Last week I finally fulfilled one of my old childhood fantasies: I broke a bone.

My pinky toe had an unfortunate encounter with a wall and, upon impact, popped. Over the course of my life I’ve had a handful of close-but-no-cigar moments with broken bones, so I knew almost instantly — mostly because of the searing pain — that my time had finally come.

Still, I didn’t want to let my pinky toe or any other digit break my spirit, or, more specifically, my consumption of spirits. So 20 minutes after the collision I put on a brave face and went out as planned for margaritas and Mexican food with some girlfriends. As the night progressed, despite the numbing effects of the tequila, I became increasingly convinced the injury was the real deal. But in the spirit of the pinky toe, I remained classy and (mostly) refrained from discussing it at dinner.

The next morning the unfortunate yet classy pinky toe was X-rayed, and while we waited for the orthopedist to deliver the results, my husband looked at the images on the screen.

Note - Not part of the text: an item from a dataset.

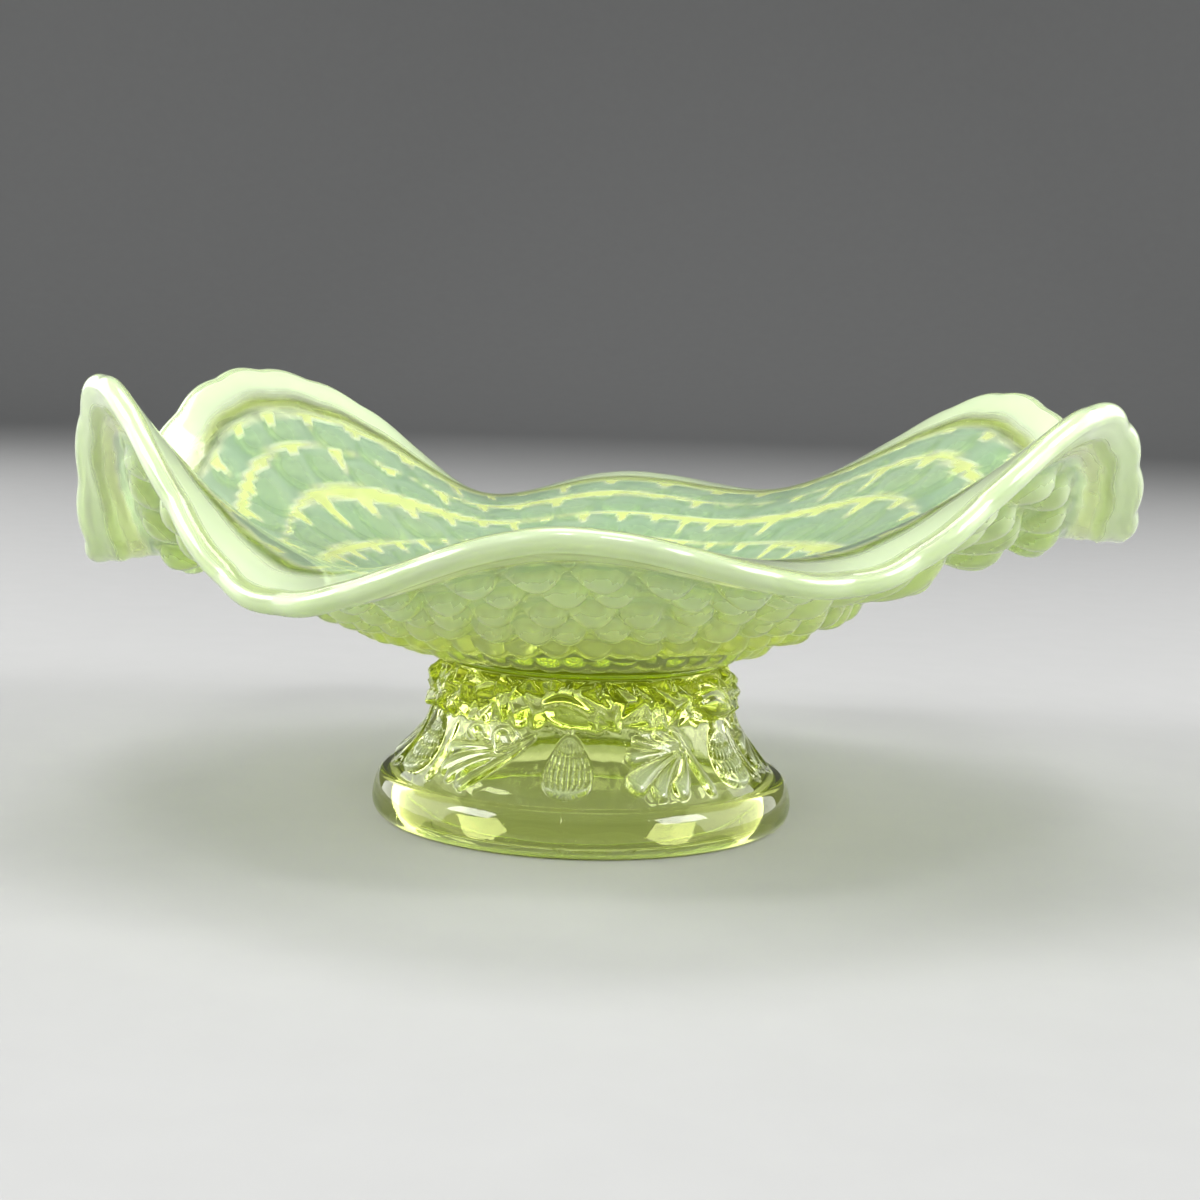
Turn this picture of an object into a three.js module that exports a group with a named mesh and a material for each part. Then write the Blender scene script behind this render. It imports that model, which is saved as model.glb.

“It’s fine. There’s no break,” he said with the authority of someone whose sole medical training was watching forensic experts theorize about Scott Peterson’s guilt to Nancy Grace in 2004.

Consequently, no one was more surprised than he was when the doctor came in and pronounced it broken. And no one was more disappointed than me when I learned that my unfortunate yet classy pinky toe was not worthy of a hard cast, crutches or even a measly cane. I got what can only be described as the ugliest black surgical shoe ever. Showcasing my first break for six weeks during the height of the summer sandal season in an ugly black surgical shoe was not part of the broken-bone fantasy.

I always envied the kids who came to school with their wooden or shiny metal crutches, mighty slings, radiant ace bandages or magnificent hard casts. Having something attached to your body that everyone could sign or play with was the inarguable sign of coolness and the optimal way to get attention without having to misbehave to earn it. It was my dream.

My sister had it all when we were kids. A full leg cast — and traction — to treat some torn ligaments followed by handmade cards from everyone in her entire class. A few years later when she broke her thumb while we were skiing, the doctor made her a special cast so she could still hold the ski pole and get back on the mountain. When she was a baby she was laid up with a burn after hot coffee accidentally spilled on her stomach and another time she got to go to the hospital to have her appendix out (on the day of my birthday party, no less).

Just last year she tore her ACL while playing tennis, requiring an ambulance ride, surgery and a knee brace. She’s always had all the luck. And all the good stories. I might have made up a better story about how I broke my toe, but it’s a pinky toe and I’m not entirely convinced it’s worthy of a better story. Had it been the big toe, maybe.

But I haven’t let the lack of a cast, crutches or cane get me and the ugly black surgical shoe down. I’ve decided to go out and buy one of those silver metallic pens so people can adorn their names to the surgical shoe. And when there’s no space left, I plan to have a stash of Post-Its at the ready for people to sign and stick to my leg. It’s not exactly how I imagined it as a kid, but then again, what ever is?

I’m trying to move on though — albeit at the pace of a snail with a limp — and muddle through all the unsolicited good advice upon which I’ve been showered.

“Maybe you could have avoided this had you been wearing shoes,” my mom suggested helpfully.

“I would caution you next time to look where you’re going,” my dad added kindly.

The thing is I’m not exactly sorry the pinky toe was broken; I just regret that it didn’t make a bigger splash. I’m hobbling around in the ugly black surgical shoe, but still loving every minute of it.

Now if only I can manage to solve a Rubik’s Cube and get Ricky Schroeder to marry me, my childhood fantasy trifecta will be complete.